# Yote Down!!



## gsehnter-bloms (Dec 16, 2007)

Well me and my buddy went out today and while walking into the first stand had fresh coyote tracks that we went by. After about 8 minutes of calling I look over at my partner and he moved his gun behind us and I look back and there is a coyote walking about 50 yards right behind us. When my partner goes to move his gun it sees him and just keeps jogging by so I started barking and it finally stops at about 100 yards and he shoots.. Missed!! :x We shot a couple more times when it was running but never hit it.
Second stand we are walking in and we go over this draw (i had my shotgun on this stand because it was a little bit more close quarters) and as we walk over the edge a coyote runs in the bottom and we loose sight of it in all of the brush, then 2 coyotes appear ini an opening at about 50 yards.. I take a couple shots with the shotgun but didnt hit any. Then one goes flying up the other side after they finally make it through the deep snow in the brush.. Another one came out of the brush and was just trying to get out of the deep snow and was going really slow so my buddy shoots and dropped that one!! Then another one flys out of the brush about 30 yards infront of us and I shot right behind it with the shotgun. I tried to get it to stop for a shot on the other side of the hill but it kept going before he could get a shot.
Then we see another coyote on the way to a stand but only had a running shot and missed.
As we are driving we see 2 more coytoes that are about 600 yards out and they start going the other way but we park the vehicle and walk out to a big snow drift. As I start calling we cant see them but right when i start calling my buddy says they are running right at us and they run to a top of this hill and just stop there and look at us.. But we both had white on and where laying down so we had to have been blended in pretty well.. One of them lays down in that spot so I howl and then one goes around a little but they both just stay out there and it got to dark to do anything so we left them for some other time. The whole day we saw 7 coyotes and got 1 so it was a pretty good day!


----------



## bearhunter (Jan 30, 2009)

8) 8) 8) congrats


----------



## blhunter3 (May 5, 2007)

Good job.


----------



## Fallguy (Jan 23, 2004)

Good job sounds like a good day seeing that many!

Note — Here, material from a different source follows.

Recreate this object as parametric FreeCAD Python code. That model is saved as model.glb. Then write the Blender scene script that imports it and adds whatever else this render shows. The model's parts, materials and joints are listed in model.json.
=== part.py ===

That looks like a nice deer trail in the pic behind you...if that is what it is.

Do you think those ones that hung up on the hill maybe saw your vehicle from the vantage point? Or was that hidden pretty good?


----------



## YoteSlapper (Mar 12, 2007)

Fallguy said:


> That looks like a nice deer trail in the pic behind you...if that is what it is.


Looks like the track from where they pulled the yote in from.???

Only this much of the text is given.